On the Republican side, there is little sign of any solid movement to stand against the Democratic attack. The band of liberal Republican Senators who have rallied around Ike before are themselves nervous about his leadership, and have turned to Vice President Nixon for counsel. "In our own self-interest," said one ex-Ikeman, "we've got to convince the electorate that we are more energetic than Eisenhower." New Jersey's Clifford Case has already called for more aid to education than the Administration is expected to propose, and for better defense than it has produced; New York's Jacob Javits has announced that, contrary to the Administration's plans, he will introduce a civil rights bill to restore substantially the provisions that Congress cut out of last session's bill.

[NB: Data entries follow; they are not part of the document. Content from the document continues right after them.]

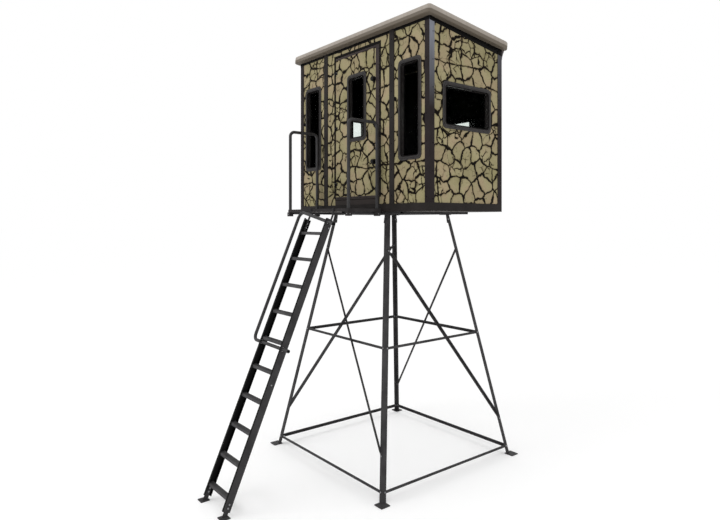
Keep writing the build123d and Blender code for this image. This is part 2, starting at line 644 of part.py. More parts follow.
def hinge_places(window):
    """Places of a sash's two hinges: local X away from the sash and local Y into the room."""
    plane, _, side = windows[window]
    width, height = clear_size(window)
    edge = side * (width / 2 + SASH_LAP + 8)
    depth = INSIDE - AXIS_LIFT
    spots = [plane.from_local_coords((edge, step * height * 0.32, depth)) for step in (-1, 1)]
    up = plane.y_dir * side
    return [Plane(origin=spot, x_dir=plane.x_dir * side, z_dir=up).location for spot in spots]


def make_gaskets(names):
    """Rubber surrounds: a rounded flange on the skin and a sleeve through the wall."""
    with BuildPart() as gaskets:
        for window in names:
            plane, (width, height), _ = windows[window]
            inner_w, inner_h = clear_size(window)
            with BuildSketch(plane):
                RectangleRounded(width, height, GASKET_R)
                RectangleRounded(inner_w, inner_h, GASKET_R / 2, mode=Mode.SUBTRACT)
            extrude(amount=GASKET_PROUD)
            with BuildSketch(plane):
                RectangleRounded(inner_w + 2 * GASKET_LIP, inner_h + 2 * GASKET_LIP, GASKET_R * 0.75)
                RectangleRounded(inner_w, inner_h, GASKET_R / 2, mode=Mode.SUBTRACT)
            extrude(amount=-PANEL_T)
    return gaskets


def make_sash(window):
    """Rim of an opening window, lying against the inside of the wall, with its hinge leaves."""
    plane = windows[window][0]
    side = windows[window][2]
    width, height = clear_size(window)
    outer_w, outer_h = width + 2 * SASH_LAP, height + 2 * SASH_LAP
    with BuildPart() as sash:
        with BuildSketch(plane.offset(-PANEL_T - SASH_PLAY)):
            RectangleRounded(outer_w, outer_h, 8)
            Rectangle(outer_w - 2 * SASH_RIM, outer_h - 2 * SASH_RIM, mode=Mode.SUBTRACT)
        extrude(amount=-SASH_T)
        with BuildSketch(plane.offset(INSIDE)):
            with Locations((-side * (outer_w / 2 - SASH_RIM / 2), 0)):
                RectangleRounded(14, 60, 4)
        extrude(amount=-14)
        with Locations(*hinge_places(window)):
            add(moving_leaf)
    return sash


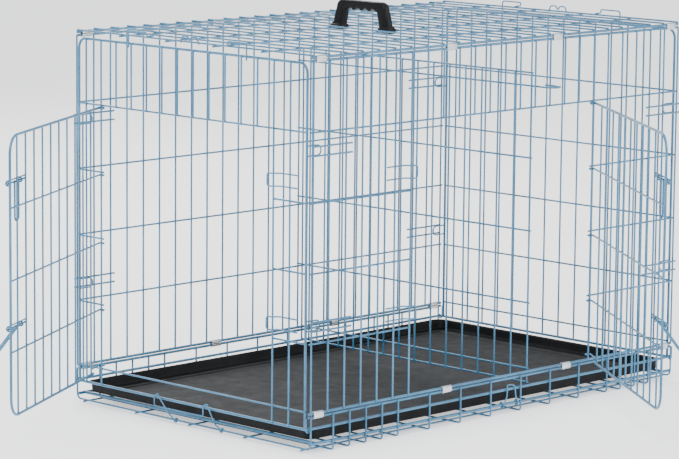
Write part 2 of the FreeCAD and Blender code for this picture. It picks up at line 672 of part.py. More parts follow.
def main():
    """Writes one STEP file for each node."""
    os.makedirs("parts", exist_ok=True)
    for name, shape in crate_nodes().items():
        if not shape.isValid():
            raise RuntimeError(f"{name} is not a valid shape")
        shape.exportStep(f"parts/{name}.step")


main()
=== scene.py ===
"""Looks of the wire dog crate: drawn round wire with weld nuggets, spring-steel clips, moulded parts.

Wire paths are laid out in millimetres in the crate's own frame and turned into metres when the
mesh is made. Every main plane and level is read from the frame's boxes.
"""
import json
import logging
import math
from collections.abc import Callable, Sequence
from dataclasses import dataclass, field
from enum import Enum

import bmesh
import bpy
from mathutils import Matrix, Vector

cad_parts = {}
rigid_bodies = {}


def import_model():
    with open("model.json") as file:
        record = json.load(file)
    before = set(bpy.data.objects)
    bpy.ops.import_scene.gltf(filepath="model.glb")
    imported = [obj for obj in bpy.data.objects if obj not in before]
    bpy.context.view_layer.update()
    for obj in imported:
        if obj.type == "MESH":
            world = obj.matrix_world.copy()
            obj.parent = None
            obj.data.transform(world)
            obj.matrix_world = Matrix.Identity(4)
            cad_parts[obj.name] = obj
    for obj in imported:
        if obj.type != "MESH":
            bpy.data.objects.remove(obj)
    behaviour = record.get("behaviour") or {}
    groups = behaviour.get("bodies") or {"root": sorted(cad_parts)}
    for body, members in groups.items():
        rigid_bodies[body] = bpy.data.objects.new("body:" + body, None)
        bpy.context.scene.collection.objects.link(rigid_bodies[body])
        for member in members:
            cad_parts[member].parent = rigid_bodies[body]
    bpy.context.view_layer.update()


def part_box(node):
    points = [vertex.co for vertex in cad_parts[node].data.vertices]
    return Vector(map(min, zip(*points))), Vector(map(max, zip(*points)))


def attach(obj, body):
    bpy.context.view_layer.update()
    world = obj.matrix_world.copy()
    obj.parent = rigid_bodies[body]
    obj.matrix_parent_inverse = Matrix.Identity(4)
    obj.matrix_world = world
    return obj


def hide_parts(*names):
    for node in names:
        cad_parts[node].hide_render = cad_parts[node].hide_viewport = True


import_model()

LOG = logging.getLogger("crate")
MM = 0.001
Point = tuple[float, float, float]
Place = Callable[[Point], Point]
Node, Socket = bpy.types.Node, bpy.types.NodeSocket
Object, Material = bpy.types.Object, bpy.types.Material


# ---- sizes --------------------------------------------------------------------------------
THIN, EDGE, HEAVY, FORM, BOLT = 4.2, 6.0, 7.0, 3.4, 4.4   # wire diameters
WELD = 0.3                                                # depth that welded wires sink
SLACK = 0.6                                               # round a wire that turns in an eye
NUGGET, FORM_NUGGET = 2.4, 2.0                            # radii of the usual weld nuggets
NIP = 0.5                                                 # chamfer on a cut wire
SUNK = 0.4                                                # a nugget's middle inside a heavy wire
PITCH = 50.8
BAY = 3 * PITCH
RAIL, SKID = 55.0, 21.5                                   # the base's middle and heavy long wires
ROW_END = 3.0                                             # long wires past the last upright
ROOF_GAP = 1.5                                            # side panels to the roof
PANEL_HALF = 368.0                                        # half width of an end panel or the divider
LATCH_HEIGHTS = (590.0, 278.0)
RECEIVER_HEIGHTS = (658.0, 279.0)
DOOR_LEVELS = (89.0, 229.0, 383.0, 539.0, 692.0)
DIVIDER_LEVELS = (775.0, 745.0, 580.0, 412.0, 245.0, 92.0, 60.0)


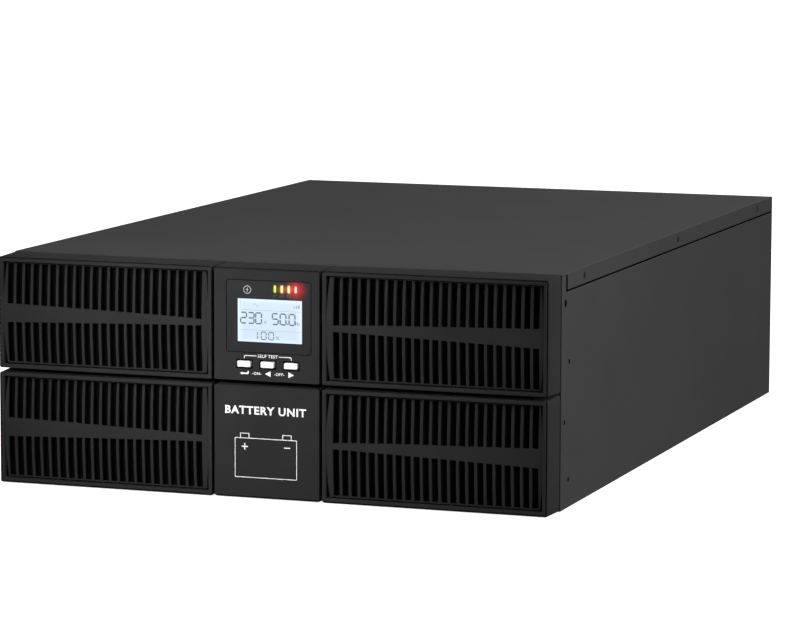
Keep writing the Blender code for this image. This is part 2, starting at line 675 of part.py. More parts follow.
def breaker(finishes):
    """The input breaker and its lever, drawn switched on."""
    body = rear_box("breaker_body", BREAKER, -48 * MM, 6 * MM, finishes["black"])
    cut(body, rear_mesh(grown(BREAKER, -8, -16), -8 * MM, 9 * MM), "pocket")
    pivot = Vector(((BREAKER[0] + BREAKER[1]) / 2 * MM, Y_BACK, (BREAKER[2] + BREAKER[3]) / 2 * MM))
    half = Vector((8.4 * MM, 0, 0))
    hub = bmesh.new()
    add_rod(hub, pivot - half, pivot + half, LEVER_RADIUS, sides=20)
    lever = piece("breaker_lever", hub, finishes["black"], origin=pivot)
    handle = bmesh.new()
    add_box(handle, (-LEVER_RADIUS, 0, -3.5 * MM), (LEVER_RADIUS, 14.5 * MM, 3.5 * MM))
    handle.transform(Matrix.Translation(pivot) @ Matrix.Rotation(math.radians(LEVER_ON), 4, "X"))
    join(lever, handle, "handle")


def sockets(finishes):
    """The data sockets, the emergency-off header, the card slot's cover and the battery socket."""
    serial = rear_box("serial_port", SERIAL, GAP, 1.3 * MM, finishes["plating"])
    join(serial, rear_mesh(grown(SERIAL, -7, -2), -10 * MM, 6 * MM), "core")

    usb = rear_box("usb_port", USB, -14 * MM, 1.2 * MM, finishes["plating"])
    cut(usb, rear_mesh(grown(USB, -1.7, -1.6), -9 * MM, 3 * MM), "mouth")

    rear_box("epo_connector", EPO, -8 * MM, 6 * MM, finishes["green"])

    card = rear_box("card_slot_cover", CARD_SLOT, GAP, GAP + SHEET, finishes["steel"])
    join(card, rear_mesh(grown(CARD_SLOT, -38, -9), SHEET, 8 * MM), "tab")

    socket = rear_box("battery_socket", BATTERY_SOCKET, -10 * MM, 12 * MM, finishes["grey"])
    x0, x1, z0, z1 = BATTERY_SOCKET
    middle_z = (z0 + z1) / 2
    for word, side in (("left_pocket", -1), ("right_pocket", 1)):
        x = (x0 + x1 + side * POCKET_PITCH) / 2
        pocket = grown((x, x, middle_z, middle_z), POCKET_SIZE[0] / 2, POCKET_SIZE[1] / 2)
        cut(socket, rear_mesh(pocket, -6 * MM, 15 * MM), word)


# ---------------------------------------------------------------- the power stage

def heatsink(name, x, finish):
    """A finned aluminium extrusion lying along the airflow of one fan."""
    wide, tall = SINK_SIZE
    pitch = (wide - SINK_FIN_THICK) / (SINK_FINS - 1)
    outline = [(-wide / 2, 0), (wide / 2, 0)]
    for i in range(SINK_FINS):
        right = wide / 2 - i * pitch
        left = right - SINK_FIN_THICK
        outline += [(right, SINK_BASE), (right, tall), (left, tall), (left, SINK_BASE)]
    outline = [point for i, point in enumerate(outline) if i not in (2, len(outline) - 1)]
    base = BOARD_TOP + GAP
    mesh = bmesh.new()
    add_loft(mesh, [[(x + u * MM, y, base + v * MM) for u, v in outline] for y in SINK_ENDS])
    piece(name, mesh, finish)


def choke(name, y, finish):
    """A wound ring, lying flat on the power board."""
    centre = Vector((CHOKE_X, y, BOARD_TOP + CHOKE_THICK + MM))
    loops = []
    for i in range(16):
        turn = math.tau * i / 16
        out = Vector((math.cos(turn), math.sin(turn), 0))
        loops.append([
            centre + out * (CHOKE_RADIUS + CHOKE_THICK * math.cos(math.tau * j / 8))
            + Vector((0, 0, CHOKE_THICK * math.sin(math.tau * j / 8))) for j in range(8)
        ])
    mesh = bmesh.new()
    add_loft(mesh, loops, ring=True)
    piece(name, mesh, finish, smooth=True, origin=centre)


def power_stage(finishes):
    """The power board and what stands on it."""
    board = box_piece("power_board", (BOARD_SIDES[0], -BOARD_HALF_DEPTH, BOARD_TOP - BOARD_THICK),
                      (BOARD_SIDES[1], BOARD_HALF_DEPTH, BOARD_TOP), finishes["board"])
    posts = bmesh.new()
    for x in (BOARD_SIDES[0] + POST_INSET, 0.0, BOARD_SIDES[1] - POST_INSET):
        for y in (POST_INSET - BOARD_HALF_DEPTH, BOARD_HALF_DEPTH - POST_INSET):
            add_rod(posts, (x, y, SHELF_TOP + GAP), (x, y, BOARD_TOP - BOARD_THICK / 2), 3 * MM, sides=8)
    join(board, posts, "posts")

    heatsink("left_heatsink", FAN_CENTRES[0], finishes["aluminium"])
    heatsink("right_heatsink", FAN_CENTRES[1], finishes["aluminium"])
    for i in range(CAPACITORS):
        y = CAPACITOR_FIRST + i * CAPACITOR_PITCH
        mesh = bmesh.new()
        add_rod(mesh, (0, y, BOARD_TOP + GAP), (0, y, BOARD_TOP + CAPACITOR_TALL), CAPACITOR_RADIUS)
        piece(f"bus_capacitor_{i + 1}", mesh, finishes["sleeve"], smooth=True, origin=(0, y, BOARD_TOP))
    choke("pfc_choke", -130 * MM, finishes["copper"])
    choke("inverter_choke", -40 * MM, finishes["copper"])

    x = -180 * MM
    control = box_piece("control_board", (x, -190 * MM, BOARD_TOP + GAP), (x + 1.6 * MM, 60 * MM, 160 * MM),
                        finishes["board"])
    chips = bmesh.new()
    add_box(chips, (x + MM, -120 * MM, 120 * MM), (x + 6 * MM, -96 * MM, 144 * MM))
    add_box(chips, (x + MM, -60 * MM, 110 * MM), (x + 10 * MM, -20 * MM, 120 * MM))
    join(control, chips, "chips")


# ---------------------------------------------------------------- the battery drawer

def battery_drawer(finishes):
    """The sliding tray, its handle, eight pairs of batteries and the front pieces clipped to it."""
    carrier = group("battery_drawer", (0, Y_CASE, ROW_HEIGHT / 2))
    edge = WALL_INSIDE - 1.2 * MM
    floor = SHEET + 0.4 * MM
    back = Y_BACK - 14 * MM
    side_top = 42 * MM
    tray = box_piece("battery_tray", (-edge, Y_CASE, floor), (edge, back, side_top), finishes["steel"],
                     parent=carrier, origin=(0, Y_CASE, ROW_HEIGHT / 2))
    hollow = bmesh.new()
    add_box(hollow, (-edge + TRAY_SHEET, Y_CASE + SHEET, floor + TRAY_SHEET),
            (edge - TRAY_SHEET, back - TRAY_SHEET, side_top + SHEET))
    cut(tray, hollow, "hollow")
    front = bmesh.new()
    top = SHELF_TOP - SHEET - 0.6 * MM
    add_box(front, (-edge, Y_CASE + 0.05 * MM, floor + 0.05 * MM), (edge, Y_CASE + SHEET - 0.05 * MM, top))
    join(tray, front, "front")
    vents = bmesh.new()
    for side in (-1, 1):
        x0, x1 = sorted((side * 56 * MM, side * 204 * MM))
        window_grid(vents, x0, x1, 12 * MM, 76 * MM, 4, 2, 6 * MM, Y_CASE - SHEET, Y_CASE + 2 * SHEET)
    cut(tray, vents, "vents")

    middle = ROW_HEIGHT / 2
    grip = Y_CASE - HANDLE_REACH
    low, high = middle - HANDLE_TALL / 2, middle + HANDLE_TALL / 2
    handle = box_piece("tray_handle", (-HANDLE_HALF, grip, low), (HANDLE_HALF, grip + HANDLE_BAR, high),
                       finishes["steel"], parent=carrier, origin=(0, Y_CASE, middle))
    legs = bmesh.new()
    for x in (-HANDLE_HALF, HANDLE_HALF - HANDLE_BAR):
        add_box(legs, (x, grip + MM, low), (x + HANDLE_BAR, Y_CASE - GAP, high))
    join(handle, legs, "legs")

    pair_half = BATTERY_TALL + TERMINAL_GAP / 2
    z0 = floor + TRAY_SHEET + GAP
    number = 0
    for row in range(BATTERY_ROWS):
        y0 = Y_CASE + SHEET + 2 * MM + row * (BATTERY_LENGTH + BATTERY_SPACE)
        for centre in (-pair_half - 2 * MM, pair_half + 2 * MM):
            number += 1
            place = (centre, y0, z0)
            mesh = bmesh.new()
            add_box(mesh, (centre - pair_half, y0, z0),
                    (centre - TERMINAL_GAP / 2, y0 + BATTERY_LENGTH, z0 + BATTERY_THICK))
            pair = piece(f"battery_pair_{number}", mesh, finishes["battery"], parent=carrier, origin=place)
            second = bmesh.new()
            add_box(second, (centre + TERMINAL_GAP / 2, y0, z0),
                    (centre + pair_half, y0 + BATTERY_LENGTH, z0 + BATTERY_THICK))
            links = bmesh.new()
            for z in (z0 + 12 * MM, z0 + BATTERY_THICK - 18 * MM):
                add_box(links, (centre - TERMINAL_GAP / 2 - MM, y0 + 14 * MM, z),
                        (centre + TERMINAL_GAP / 2 + MM, y0 + 21 * MM, z + 6 * MM))
            join(pair, second, "second")
            join(pair, links, "links")

    for name, side in (("lower_left_grille", -1), ("lower_right_grille", 1)):
        grille(name, side, LOWER_ROW, finishes["plastic"], parent=carrier)
    module_shell("battery_badge", LOWER_ROW, finishes["plastic"], carrier)


def main():
    for obj in list(bpy.data.objects):
        bpy.data.objects.remove(obj)
    finishes = {
        "steel": material("powder_coated_steel", (0.035, 0.035, 0.037), 0.55),
        "zinc": material("zinc_plated_steel", (0.62, 0.62, 0.6), 0.4, 1.0),
        "plastic": material("bezel_plastic", (0.028, 0.028, 0.030), 0.5),
        "window": material("smoked_window", (0.02, 0.02, 0.022), 0.15, alpha=0.6),
        "clear": material("clear_plastic", (0.85, 0.87, 0.88), 0.2, alpha=0.5),
        "lcd": material("lcd_glass", (0.62, 0.78, 0.95), 0.3),
        "white": material("white_plastic", (0.85, 0.85, 0.86), 0.45),
        "board": material("circuit_board", (0.02, 0.16, 0.06), 0.5),
        "screw": material("black_screw", (0.03, 0.03, 0.03), 0.4, 1.0),
        "fan": material("fan_plastic", (0.02, 0.02, 0.02), 0.45),
        "wire": material("guard_wire", (0.05, 0.05, 0.05), 0.35, 0.8),
        "black": material("black_moulding", (0.03, 0.03, 0.03), 0.5),
        "grey": material("grey_moulding", (0.35, 0.35, 0.36), 0.5),
        "green": material("green_moulding", (0.05, 0.4, 0.12), 0.5),
        "plating": material("nickel_plating", (0.7, 0.7, 0.68), 0.3, 1.0),
        "aluminium": material("extruded_aluminium", (0.72, 0.73, 0.74), 0.4, 1.0),
        "sleeve": material("capacitor_sleeve", (0.03, 0.05, 0.2), 0.4),
        "copper": material("enamelled_copper", (0.6, 0.25, 0.1), 0.35, 1.0),
        "battery": material("battery_case", (0.12, 0.12, 0.13), 0.55),
    }
    chassis_tray(finishes["steel"])
    top_cover(finishes["steel"])
    cover_screws(finishes["screw"])
    mid_shelf(finishes["zinc"])
    front_bulkhead(finishes["steel"])
    for name, side in (("upper_left_grille", -1), ("upper_right_grille", 1)):
        grille(name, side, UPPER_ROW, finishes["plastic"])
    display_module(finishes)
    rear_panel(finishes["steel"])
    for number, x in enumerate(FAN_CENTRES, 1):
        fan(number, x, finishes)
    terminals(finishes)
    breaker(finishes)
    sockets(finishes)
    power_stage(finishes)
    battery_drawer(finishes)


main()
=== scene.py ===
"""The looks of a rack-mount power supply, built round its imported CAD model.

Every surface is worked out as whole arrays on a grid of two parameters, or as a profile
carried round a path, and put into a mesh in one step. Lengths are in millimetres until
put() makes a mesh of them, and in metres in the finishes and the studio.
"""

import json
import logging
import math
from dataclasses import dataclass
from enum import Enum

import bmesh
import bpy
import numpy as np
from mathutils import Matrix, Vector

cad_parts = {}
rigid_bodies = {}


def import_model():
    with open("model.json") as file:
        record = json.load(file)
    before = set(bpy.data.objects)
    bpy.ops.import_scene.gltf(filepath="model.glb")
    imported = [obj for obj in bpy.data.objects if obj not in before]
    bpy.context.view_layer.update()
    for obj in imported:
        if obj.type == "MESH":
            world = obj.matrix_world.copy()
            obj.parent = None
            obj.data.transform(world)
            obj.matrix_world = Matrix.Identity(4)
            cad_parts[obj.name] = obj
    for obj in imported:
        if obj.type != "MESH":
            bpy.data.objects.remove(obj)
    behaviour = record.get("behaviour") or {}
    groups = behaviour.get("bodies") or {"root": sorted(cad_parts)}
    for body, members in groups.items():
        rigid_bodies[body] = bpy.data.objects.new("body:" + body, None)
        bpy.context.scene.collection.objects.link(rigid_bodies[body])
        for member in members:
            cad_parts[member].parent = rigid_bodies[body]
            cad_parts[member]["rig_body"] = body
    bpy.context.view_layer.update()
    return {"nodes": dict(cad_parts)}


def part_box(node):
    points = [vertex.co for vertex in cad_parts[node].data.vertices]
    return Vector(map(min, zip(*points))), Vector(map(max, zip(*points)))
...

Conservative Republicans, e.g., Arizona's Senator Barry Goldwater, are planning to push their anti-Eisenhower brand of Republicanism even harder than before. There is little prospect that Senate Minority Leader William Knowland, with his mind on his campaign for the governorship of California, will be able or even willing to make the two-wings of the G.O.P. fly together to produce a unified force. And Knowland's heir apparent for the leadership, Illinois' Everett Dirksen, is still not quite sure which wing he wants to fly with.

What is in prospect on Capitol Hill during 1958 is a noisy, bitter, politicking, name -calling, scapegoat -seeking brawl. The wonder of democracy is that, by session's end, it will have probably produced some worthwhile results.